The staff at NarniaWeb would like to extend our heartfelt condolences to Mr. Hooper’s family and friends, and our sincere gratitude for his many years spent in service of C.S. Lewis’s literary legacy.

All their life in this world and all their adventures in Narnia had only been the cover and the title page: now at last they were beginning Chapter One of the Great Story, which no one on earth has read: which goes on for ever: in which every chapter is better than the one before.

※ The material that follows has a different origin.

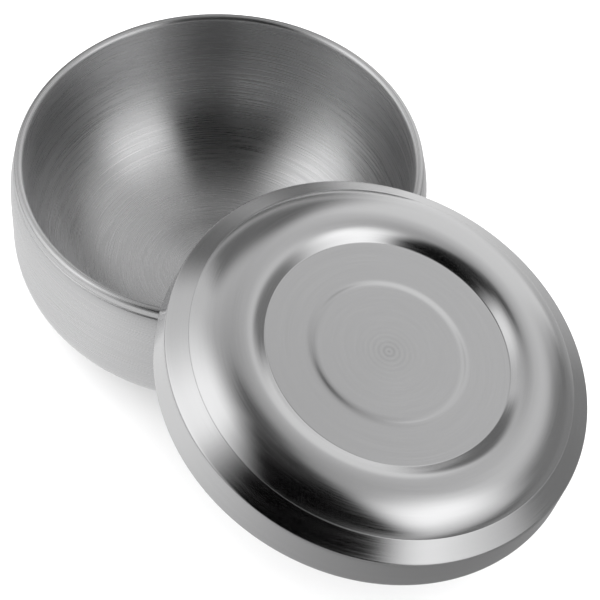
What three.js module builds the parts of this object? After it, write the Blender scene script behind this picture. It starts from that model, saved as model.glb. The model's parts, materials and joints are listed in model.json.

C.S. Lewis, The Last Battle

26 Responses

  1. EJH says:

    I am praying for his family and I also want to convey my gratitude for his efforts in chronicling Lewis’ life.

  2. coracle says:

    He was truly devoted to the task he had taken on, having only known Jack Lewis for less than three months, and being in USA (getting his things in order to return to work with Jack) at the time of Jack’s death. He then worked on his own, with a huge amount of books and papers to process.

  3. Cleander says:

    Truly a sad passing. He helped preserve and expand Lewis’s legacy, and there’s a good amount of Lewis’s work we would never have seen if not for him, including some of Lewis’s essays on Medieval and Renaissance Literature.
    Praying for his family in this sad time.
    Hooper seems to have had some good times with Lewis in the short time that they knew each other. He recounted once that at Christmas, Lewis had just got done remarking that he never gave or received Christmas gifts when he noticed that Hooper had a set of Arthurian books that he’d been trying to find copies of for a while. Hooper told Lewis that if he wanted the books, he could have them… to which Lewis sheepishly replied, “After what I have just said, would you…could you part with them?”

    • KBrowne says:

      A nice story. But it cannot have happened at Christmas. Hooper first met Lewis in June 1963 and he returned to America at the end of August. Lewis died in November. They were never together at Christmas.

      • Cleander says:

        My mistake… they were actually merely talking about Christmas gifts, but not during the Christmas season.
        Thanks for pointing that out!

  4. Courtenay says:

    RIP Walter Hooper — my thoughts and condolences to his family and friends. He did a truly great work in preserving Lewis’s legacy for future generations, including ourselves and hopefully many more to come!

  5. Larry W. says:

    Thank you, Mr. Hooper for preserving and sharing the legacy of C. S. Lewis. Let’s hope that everything that Lewis achieved will always be respected and cherished with the same regard that Mr. Hooper had for Lewis’ writings.

  6. Glenwit says:

    I have a newfound respect for this man, after realizing just how much we have to thank him for. Truly the epitome of an unseen warrior.
    I like to think he and Jack are reading Chapter 1 of the Great Story together right now.